## Start

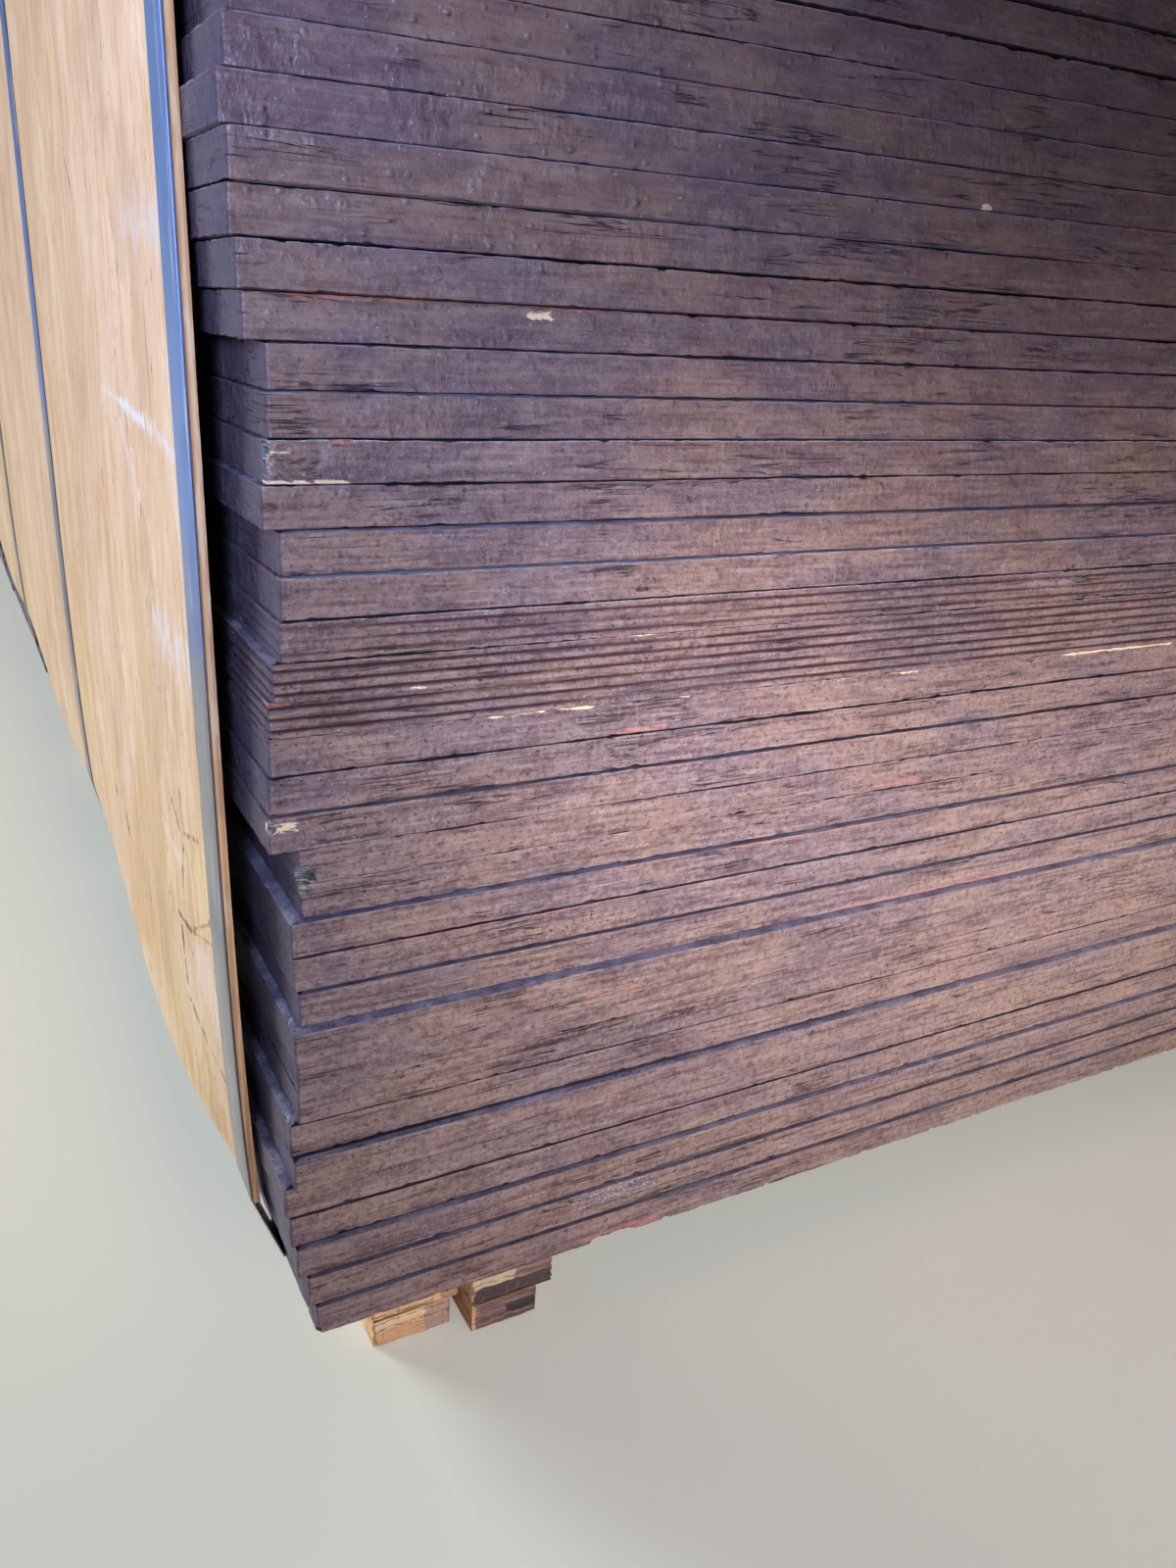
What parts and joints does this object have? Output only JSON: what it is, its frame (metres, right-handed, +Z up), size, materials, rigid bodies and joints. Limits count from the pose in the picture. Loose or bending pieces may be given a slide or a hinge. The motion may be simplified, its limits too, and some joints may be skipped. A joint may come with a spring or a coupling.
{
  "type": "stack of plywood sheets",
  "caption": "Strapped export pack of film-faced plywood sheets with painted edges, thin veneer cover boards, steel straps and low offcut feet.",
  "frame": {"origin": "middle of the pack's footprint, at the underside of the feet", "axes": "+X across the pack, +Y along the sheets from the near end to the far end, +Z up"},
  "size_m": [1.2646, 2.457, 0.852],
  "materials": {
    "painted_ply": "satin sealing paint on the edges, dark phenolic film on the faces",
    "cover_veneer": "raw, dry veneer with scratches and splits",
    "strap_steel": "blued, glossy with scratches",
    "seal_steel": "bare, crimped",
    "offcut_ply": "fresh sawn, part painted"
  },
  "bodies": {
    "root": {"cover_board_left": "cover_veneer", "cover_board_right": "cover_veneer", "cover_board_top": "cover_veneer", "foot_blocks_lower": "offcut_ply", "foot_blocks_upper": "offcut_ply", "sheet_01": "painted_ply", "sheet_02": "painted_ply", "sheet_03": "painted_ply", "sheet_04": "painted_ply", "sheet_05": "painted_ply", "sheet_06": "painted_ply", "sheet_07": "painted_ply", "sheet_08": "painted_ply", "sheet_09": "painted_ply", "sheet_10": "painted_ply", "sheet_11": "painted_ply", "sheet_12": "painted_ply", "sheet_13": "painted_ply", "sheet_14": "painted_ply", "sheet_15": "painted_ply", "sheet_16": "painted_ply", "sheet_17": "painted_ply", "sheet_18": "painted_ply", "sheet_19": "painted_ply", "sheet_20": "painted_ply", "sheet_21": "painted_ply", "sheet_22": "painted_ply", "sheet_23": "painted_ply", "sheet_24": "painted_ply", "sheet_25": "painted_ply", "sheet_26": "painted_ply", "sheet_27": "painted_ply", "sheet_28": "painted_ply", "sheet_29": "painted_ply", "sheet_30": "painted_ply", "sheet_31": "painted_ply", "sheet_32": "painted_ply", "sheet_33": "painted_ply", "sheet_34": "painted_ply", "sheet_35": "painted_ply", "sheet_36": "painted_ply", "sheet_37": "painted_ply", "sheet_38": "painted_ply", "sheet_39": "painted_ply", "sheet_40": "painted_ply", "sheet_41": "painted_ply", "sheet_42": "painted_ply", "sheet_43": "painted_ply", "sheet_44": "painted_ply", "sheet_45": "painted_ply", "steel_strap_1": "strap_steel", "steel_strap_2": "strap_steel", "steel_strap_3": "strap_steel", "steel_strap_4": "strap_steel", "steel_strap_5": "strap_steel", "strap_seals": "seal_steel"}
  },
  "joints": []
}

## End

Every line above should be printed again exactly as it stands.

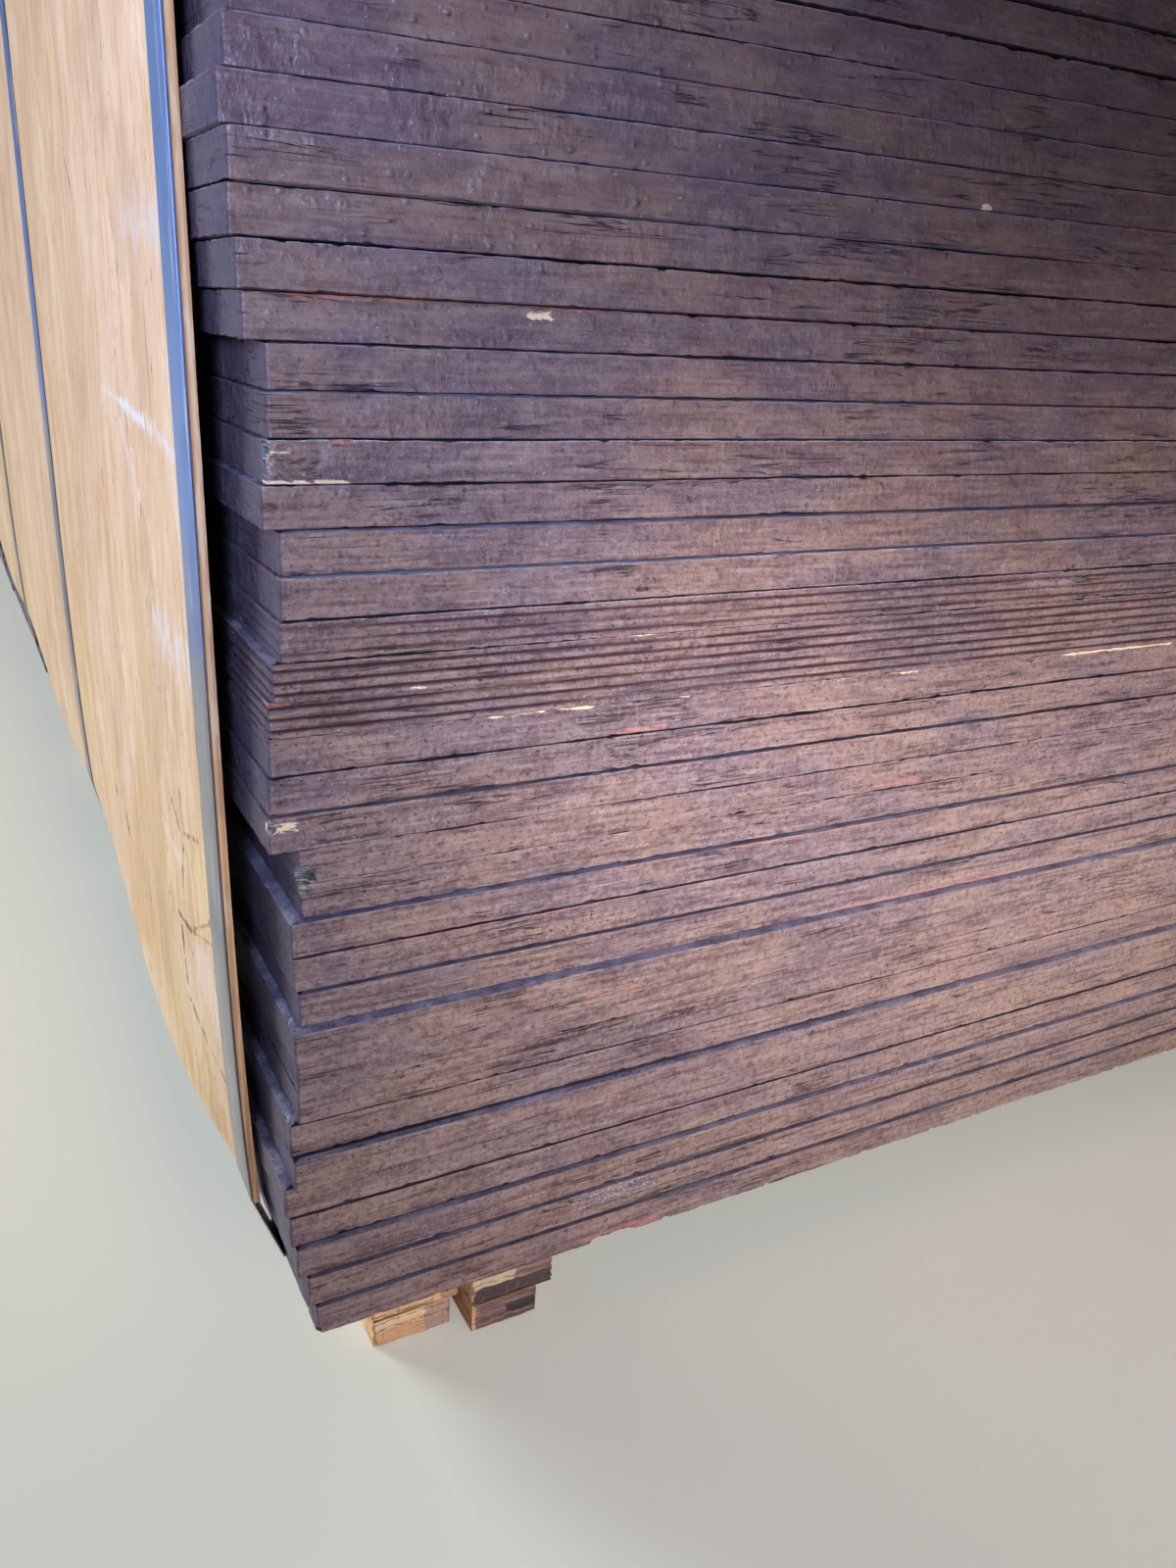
What parts and joints does this object have? Output only JSON: what it is, its frame (metres, right-handed, +Z up), size, materials, rigid bodies and joints. Limits count from the pose in the picture. Loose or bending pieces may be given a slide or a hinge. The motion may be simplified, its limits too, and some joints may be skipped. A joint may come with a spring or a coupling.
{
  "type": "stack of plywood sheets",
  "caption": "Strapped export pack of film-faced plywood sheets with painted edges, thin veneer cover boards, steel straps and low offcut feet.",
  "frame": {"origin": "middle of the pack's footprint, at the underside of the feet", "axes": "+X across the pack, +Y along the sheets from the near end to the far end, +Z up"},
  "size_m": [1.2646, 2.457, 0.852],
  "materials": {
    "painted_ply": "satin sealing paint on the edges, dark phenolic film on the faces",
    "cover_veneer": "raw, dry veneer with scratches and splits",
    "strap_steel": "blued, glossy with scratches",
    "seal_steel": "bare, crimped",
    "offcut_ply": "fresh sawn, part painted"
  },
  "bodies": {
    "root": {"cover_board_left": "cover_veneer", "cover_board_right": "cover_veneer", "cover_board_top": "cover_veneer", "foot_blocks_lower": "offcut_ply", "foot_blocks_upper": "offcut_ply", "sheet_01": "painted_ply", "sheet_02": "painted_ply", "sheet_03": "painted_ply", "sheet_04": "painted_ply", "sheet_05": "painted_ply", "sheet_06": "painted_ply", "sheet_07": "painted_ply", "sheet_08": "painted_ply", "sheet_09": "painted_ply", "sheet_10": "painted_ply", "sheet_11": "painted_ply", "sheet_12": "painted_ply", "sheet_13": "painted_ply", "sheet_14": "painted_ply", "sheet_15": "painted_ply", "sheet_16": "painted_ply", "sheet_17": "painted_ply", "sheet_18": "painted_ply", "sheet_19": "painted_ply", "sheet_20": "painted_ply", "sheet_21": "painted_ply", "sheet_22": "painted_ply", "sheet_23": "painted_ply", "sheet_24": "painted_ply", "sheet_25": "painted_ply", "sheet_26": "painted_ply", "sheet_27": "painted_ply", "sheet_28": "painted_ply", "sheet_29": "painted_ply", "sheet_30": "painted_ply", "sheet_31": "painted_ply", "sheet_32": "painted_ply", "sheet_33": "painted_ply", "sheet_34": "painted_ply", "sheet_35": "painted_ply", "sheet_36": "painted_ply", "sheet_37": "painted_ply", "sheet_38": "painted_ply", "sheet_39": "painted_ply", "sheet_40": "painted_ply", "sheet_41": "painted_ply", "sheet_42": "painted_ply", "sheet_43": "painted_ply", "sheet_44": "painted_ply", "sheet_45": "painted_ply", "steel_strap_1": "strap_steel", "steel_strap_2": "strap_steel", "steel_strap_3": "strap_steel", "steel_strap_4": "strap_steel", "steel_strap_5": "strap_steel", "strap_seals": "seal_steel"}
  },
  "joints": []
}